→ What the exercise asks:
List each line of the data in which the string "materials" appears.

→ Dataset extract:
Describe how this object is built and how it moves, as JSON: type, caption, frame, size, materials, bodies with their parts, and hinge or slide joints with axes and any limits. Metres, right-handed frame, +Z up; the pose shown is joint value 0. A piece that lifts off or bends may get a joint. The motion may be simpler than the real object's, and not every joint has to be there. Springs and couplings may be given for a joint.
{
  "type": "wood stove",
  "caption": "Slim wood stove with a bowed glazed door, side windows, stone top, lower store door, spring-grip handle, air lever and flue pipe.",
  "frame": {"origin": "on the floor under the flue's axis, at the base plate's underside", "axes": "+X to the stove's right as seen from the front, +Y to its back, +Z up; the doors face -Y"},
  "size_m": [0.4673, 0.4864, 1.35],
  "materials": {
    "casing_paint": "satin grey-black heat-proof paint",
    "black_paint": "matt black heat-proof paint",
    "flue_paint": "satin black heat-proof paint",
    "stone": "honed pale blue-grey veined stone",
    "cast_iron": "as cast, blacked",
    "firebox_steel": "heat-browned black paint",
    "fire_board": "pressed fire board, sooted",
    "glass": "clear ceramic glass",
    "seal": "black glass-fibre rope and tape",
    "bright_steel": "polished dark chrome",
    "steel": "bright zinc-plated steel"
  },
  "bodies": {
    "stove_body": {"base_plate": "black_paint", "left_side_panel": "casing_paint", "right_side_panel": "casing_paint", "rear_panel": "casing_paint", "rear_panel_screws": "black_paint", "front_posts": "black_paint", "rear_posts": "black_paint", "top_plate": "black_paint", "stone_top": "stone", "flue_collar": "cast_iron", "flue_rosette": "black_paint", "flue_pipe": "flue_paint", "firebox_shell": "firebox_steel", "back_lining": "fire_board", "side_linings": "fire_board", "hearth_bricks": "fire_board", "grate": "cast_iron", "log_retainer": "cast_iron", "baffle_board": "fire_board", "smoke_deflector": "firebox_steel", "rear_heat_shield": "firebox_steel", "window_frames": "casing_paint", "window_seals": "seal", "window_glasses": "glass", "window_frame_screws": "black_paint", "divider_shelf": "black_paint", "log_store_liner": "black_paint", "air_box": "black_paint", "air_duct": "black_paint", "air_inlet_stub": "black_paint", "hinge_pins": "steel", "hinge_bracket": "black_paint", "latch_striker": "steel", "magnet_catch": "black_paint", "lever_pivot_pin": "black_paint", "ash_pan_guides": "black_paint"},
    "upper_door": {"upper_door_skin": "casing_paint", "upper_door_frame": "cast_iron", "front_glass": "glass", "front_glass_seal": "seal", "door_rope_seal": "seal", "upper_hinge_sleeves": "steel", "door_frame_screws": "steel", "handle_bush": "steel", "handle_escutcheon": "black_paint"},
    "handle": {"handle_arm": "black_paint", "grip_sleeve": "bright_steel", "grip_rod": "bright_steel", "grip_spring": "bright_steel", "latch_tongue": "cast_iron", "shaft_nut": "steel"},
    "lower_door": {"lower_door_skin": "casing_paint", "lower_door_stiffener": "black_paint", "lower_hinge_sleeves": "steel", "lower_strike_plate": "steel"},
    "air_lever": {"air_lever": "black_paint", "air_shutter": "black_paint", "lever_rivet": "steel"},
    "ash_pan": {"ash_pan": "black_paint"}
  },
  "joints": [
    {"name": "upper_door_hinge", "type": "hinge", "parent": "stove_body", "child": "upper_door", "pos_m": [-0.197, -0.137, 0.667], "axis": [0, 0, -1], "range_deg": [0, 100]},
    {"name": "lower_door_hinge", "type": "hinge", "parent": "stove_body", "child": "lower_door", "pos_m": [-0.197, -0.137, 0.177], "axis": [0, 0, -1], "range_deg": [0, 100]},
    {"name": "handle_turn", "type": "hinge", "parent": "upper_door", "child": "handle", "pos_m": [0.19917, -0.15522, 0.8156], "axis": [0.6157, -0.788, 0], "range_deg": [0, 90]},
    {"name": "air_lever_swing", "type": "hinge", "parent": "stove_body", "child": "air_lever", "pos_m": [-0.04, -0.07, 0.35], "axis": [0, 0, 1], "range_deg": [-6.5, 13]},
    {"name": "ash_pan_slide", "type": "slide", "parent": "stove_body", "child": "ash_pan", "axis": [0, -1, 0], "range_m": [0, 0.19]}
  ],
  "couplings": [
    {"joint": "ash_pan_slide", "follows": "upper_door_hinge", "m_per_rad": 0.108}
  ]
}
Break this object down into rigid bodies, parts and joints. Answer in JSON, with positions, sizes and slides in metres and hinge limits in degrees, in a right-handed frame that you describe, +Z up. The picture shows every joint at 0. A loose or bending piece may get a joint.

→ Answer in full:
Describe how this object is built and how it moves, as JSON: type, caption, frame, size, materials, bodies with their parts, and hinge or slide joints with axes and any limits. Metres, right-handed frame, +Z up; the pose shown is joint value 0. A piece that lifts off or bends may get a joint. The motion may be simpler than the real object's, and not every joint has to be there. Springs and couplings may be given for a joint.
  "materials": {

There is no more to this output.